## What is asked
Write out all the data again, exactly as it stands.

**** Data provided ****

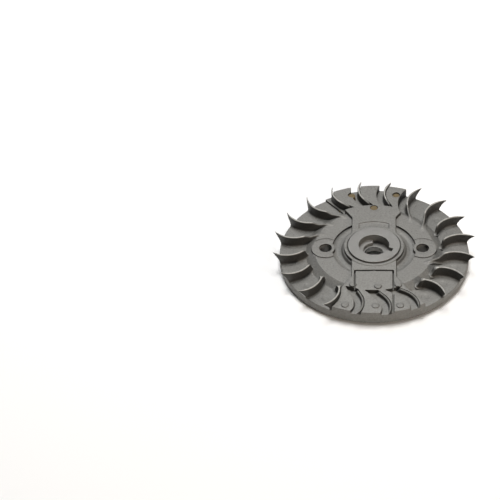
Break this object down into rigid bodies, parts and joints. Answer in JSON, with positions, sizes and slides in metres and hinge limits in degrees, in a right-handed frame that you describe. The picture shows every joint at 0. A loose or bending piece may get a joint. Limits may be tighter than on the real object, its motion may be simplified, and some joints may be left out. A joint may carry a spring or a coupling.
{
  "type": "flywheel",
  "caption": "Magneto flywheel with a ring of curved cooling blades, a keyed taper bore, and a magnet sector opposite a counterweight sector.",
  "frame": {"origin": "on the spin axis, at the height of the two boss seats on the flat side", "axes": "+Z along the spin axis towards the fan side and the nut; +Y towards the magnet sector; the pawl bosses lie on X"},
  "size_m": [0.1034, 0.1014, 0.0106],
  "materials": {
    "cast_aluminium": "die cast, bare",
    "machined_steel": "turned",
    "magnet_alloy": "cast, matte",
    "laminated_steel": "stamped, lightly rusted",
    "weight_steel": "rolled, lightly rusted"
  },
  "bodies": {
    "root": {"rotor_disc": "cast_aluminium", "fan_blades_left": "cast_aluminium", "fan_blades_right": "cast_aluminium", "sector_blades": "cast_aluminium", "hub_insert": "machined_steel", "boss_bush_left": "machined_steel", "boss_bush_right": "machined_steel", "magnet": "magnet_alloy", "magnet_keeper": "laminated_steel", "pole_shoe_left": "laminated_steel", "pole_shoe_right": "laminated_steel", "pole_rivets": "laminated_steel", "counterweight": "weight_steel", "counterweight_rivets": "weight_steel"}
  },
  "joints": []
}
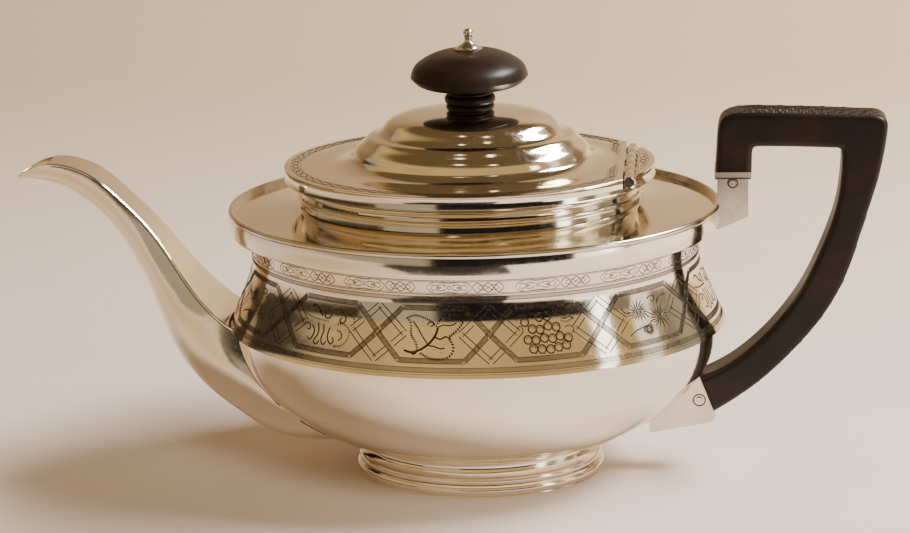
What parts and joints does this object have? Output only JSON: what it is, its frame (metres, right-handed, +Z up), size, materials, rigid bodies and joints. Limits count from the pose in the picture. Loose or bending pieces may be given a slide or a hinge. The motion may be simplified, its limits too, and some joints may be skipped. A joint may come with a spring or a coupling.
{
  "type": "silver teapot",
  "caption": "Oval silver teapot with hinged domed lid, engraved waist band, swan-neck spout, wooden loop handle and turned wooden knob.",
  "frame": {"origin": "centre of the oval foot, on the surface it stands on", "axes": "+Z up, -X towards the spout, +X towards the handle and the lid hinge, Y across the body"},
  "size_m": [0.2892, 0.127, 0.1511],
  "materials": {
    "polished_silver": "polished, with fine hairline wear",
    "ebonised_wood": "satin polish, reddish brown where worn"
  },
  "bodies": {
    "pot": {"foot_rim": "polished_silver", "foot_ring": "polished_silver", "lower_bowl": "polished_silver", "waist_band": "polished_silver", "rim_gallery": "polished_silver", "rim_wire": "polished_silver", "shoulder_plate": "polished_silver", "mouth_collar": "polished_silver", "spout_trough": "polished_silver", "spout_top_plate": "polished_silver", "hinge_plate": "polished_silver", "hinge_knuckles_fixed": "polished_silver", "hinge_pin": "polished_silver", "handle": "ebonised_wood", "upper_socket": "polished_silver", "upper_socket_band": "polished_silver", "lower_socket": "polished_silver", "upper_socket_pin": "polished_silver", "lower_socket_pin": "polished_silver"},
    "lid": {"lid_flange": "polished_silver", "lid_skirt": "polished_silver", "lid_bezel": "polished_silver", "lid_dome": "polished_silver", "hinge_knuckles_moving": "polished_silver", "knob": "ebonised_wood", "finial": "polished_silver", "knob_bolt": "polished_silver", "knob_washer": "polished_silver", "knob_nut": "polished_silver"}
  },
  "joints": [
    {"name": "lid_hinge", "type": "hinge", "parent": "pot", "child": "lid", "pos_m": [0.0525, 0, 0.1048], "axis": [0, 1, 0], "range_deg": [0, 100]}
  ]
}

****

## Expected answer
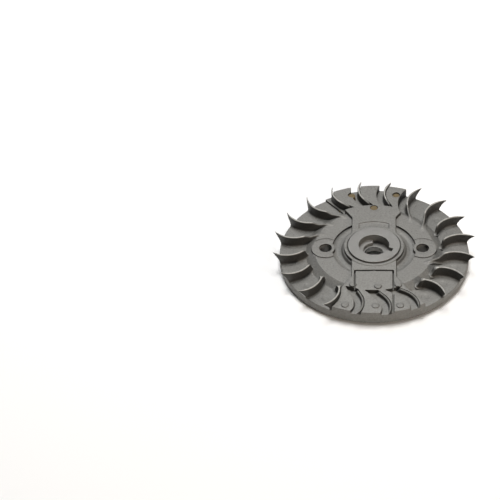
Break this object down into rigid bodies, parts and joints. Answer in JSON, with positions, sizes and slides in metres and hinge limits in degrees, in a right-handed frame that you describe. The picture shows every joint at 0. A loose or bending piece may get a joint. Limits may be tighter than on the real object, its motion may be simplified, and some joints may be left out. A joint may carry a spring or a coupling.
{
  "type": "flywheel",
  "caption": "Magneto flywheel with a ring of curved cooling blades, a keyed taper bore, and a magnet sector opposite a counterweight sector.",
  "frame": {"origin": "on the spin axis, at the height of the two boss seats on the flat side", "axes": "+Z along the spin axis towards the fan side and the nut; +Y towards the magnet sector; the pawl bosses lie on X"},
  "size_m": [0.1034, 0.1014, 0.0106],
  "materials": {
    "cast_aluminium": "die cast, bare",
    "machined_steel": "turned",
    "magnet_alloy": "cast, matte",
    "laminated_steel": "stamped, lightly rusted",
    "weight_steel": "rolled, lightly rusted"
  },
  "bodies": {
    "root": {"rotor_disc": "cast_aluminium", "fan_blades_left": "cast_aluminium", "fan_blades_right": "cast_aluminium", "sector_blades": "cast_aluminium", "hub_insert": "machined_steel", "boss_bush_left": "machined_steel", "boss_bush_right": "machined_steel", "magnet": "magnet_alloy", "magnet_keeper": "laminated_steel", "pole_shoe_left": "laminated_steel", "pole_shoe_right": "laminated_steel", "pole_rivets": "laminated_steel", "counterweight": "weight_steel", "counterweight_rivets": "weight_steel"}
  },
  "joints": []
}
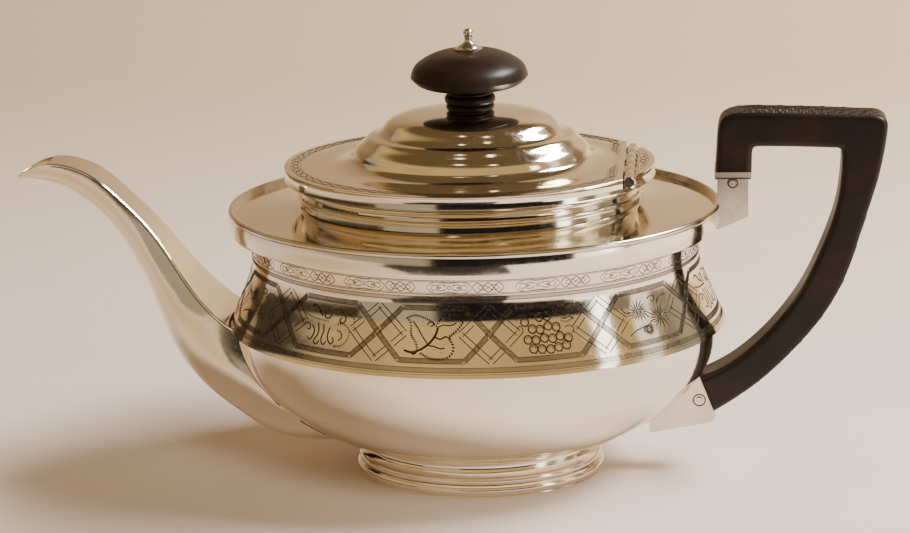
What parts and joints does this object have? Output only JSON: what it is, its frame (metres, right-handed, +Z up), size, materials, rigid bodies and joints. Limits count from the pose in the picture. Loose or bending pieces may be given a slide or a hinge. The motion may be simplified, its limits too, and some joints may be skipped. A joint may come with a spring or a coupling.
{
  "type": "silver teapot",
  "caption": "Oval silver teapot with hinged domed lid, engraved waist band, swan-neck spout, wooden loop handle and turned wooden knob.",
  "frame": {"origin": "centre of the oval foot, on the surface it stands on", "axes": "+Z up, -X towards the spout, +X towards the handle and the lid hinge, Y across the body"},
  "size_m": [0.2892, 0.127, 0.1511],
  "materials": {
    "polished_silver": "polished, with fine hairline wear",
    "ebonised_wood": "satin polish, reddish brown where worn"
  },
  "bodies": {
    "pot": {"foot_rim": "polished_silver", "foot_ring": "polished_silver", "lower_bowl": "polished_silver", "waist_band": "polished_silver", "rim_gallery": "polished_silver", "rim_wire": "polished_silver", "shoulder_plate": "polished_silver", "mouth_collar": "polished_silver", "spout_trough": "polished_silver", "spout_top_plate": "polished_silver", "hinge_plate": "polished_silver", "hinge_knuckles_fixed": "polished_silver", "hinge_pin": "polished_silver", "handle": "ebonised_wood", "upper_socket": "polished_silver", "upper_socket_band": "polished_silver", "lower_socket": "polished_silver", "upper_socket_pin": "polished_silver", "lower_socket_pin": "polished_silver"},
    "lid": {"lid_flange": "polished_silver", "lid_skirt": "polished_silver", "lid_bezel": "polished_silver", "lid_dome": "polished_silver", "hinge_knuckles_moving": "polished_silver", "knob": "ebonised_wood", "finial": "polished_silver", "knob_bolt": "polished_silver", "knob_washer": "polished_silver", "knob_nut": "polished_silver"}
  },
  "joints": [
    {"name": "lid_hinge", "type": "hinge", "parent": "pot", "child": "lid", "pos_m": [0.0525, 0, 0.1048], "axis": [0, 1, 0], "range_deg": [0, 100]}
  ]
}